Au-delà de ces considérations empiriques, la structure théorique présentée au chapitre 1 comporte une autre faiblesse. Bien que les auteurs se réclament d’« une théorie du comportement construite du point de vue des acteurs sociaux » (p. 29), ce qu’ils présentent n’est pas une théorie formelle, mais plutôt une série de propositions documentées et largement admises : « les électeurs les plus âgés sont plus susceptibles d’être attachés au Canada que les jeunes » (p. 23) ; « les francophones sont les principaux porteurs de l’idée souverainiste depuis qu’elle a germé » (p. 25) ; ou encore « les rentiers ont des raisons de s’inquiéter des remous que peut causer un changement politique perçu comme radical » (p. 25). Ce faible apport théorique peut expliquer que la typologie construite semble très exclusive à cet objet de recherche et que son application aux opinions portant sur d’autres enjeux politiques ne soit pas évidente.

Les deux premières parties de l’ouvrage appartiennent au genre de la littérature savante, mais la troisième relève davantage de l’essai et, par moment, du pamphlet. G. Gagné et S. Langlois rangent alors la plume universitaire pour adopter celle, acide, de militants engagés. Ils étayent, sur le ton de l’ironie, leurs récriminations à l’égard de certaines orientations du gouvernement péquiste et ils suggèrent quelques pistes pour favoriser la mobilisation souverainiste. Si cette dernière partie peut être valable pour le débat politique, elle n’apporte pas de contribution significative au débat théorique et sa présence dans un ouvrage savant est d’une pertinence discutable.

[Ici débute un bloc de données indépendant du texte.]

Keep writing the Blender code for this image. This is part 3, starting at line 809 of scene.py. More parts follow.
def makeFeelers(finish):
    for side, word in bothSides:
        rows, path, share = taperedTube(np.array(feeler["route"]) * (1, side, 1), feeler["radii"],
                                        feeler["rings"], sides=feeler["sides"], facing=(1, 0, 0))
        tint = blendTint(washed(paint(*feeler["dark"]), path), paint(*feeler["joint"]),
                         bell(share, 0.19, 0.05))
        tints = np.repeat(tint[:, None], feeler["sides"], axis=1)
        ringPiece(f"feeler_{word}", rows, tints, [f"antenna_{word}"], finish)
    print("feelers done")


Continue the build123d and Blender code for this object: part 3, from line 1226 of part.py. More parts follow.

Enfin, il est curieux qu’aucun intervenant, au cours du processus rédactionnel, n’ait remarqué une erreur historique flagrante : le coup de la Brink’s n’est pas survenu « lors du référendum de 1980 » (p. 50), mais plutôt quelques jours avant l’élection du 29 avril 1970.

Malgré ces quelques lacunes, Les raisons fortes apportent une contribution pertinente et originale à l’analyse du mouvement souverainiste québécois. L’ouvrage sera apprécié par les sociologues et les politologues, de même que par les politiciens, les journalistes et les citoyens intéressés à la question nationale au Québec.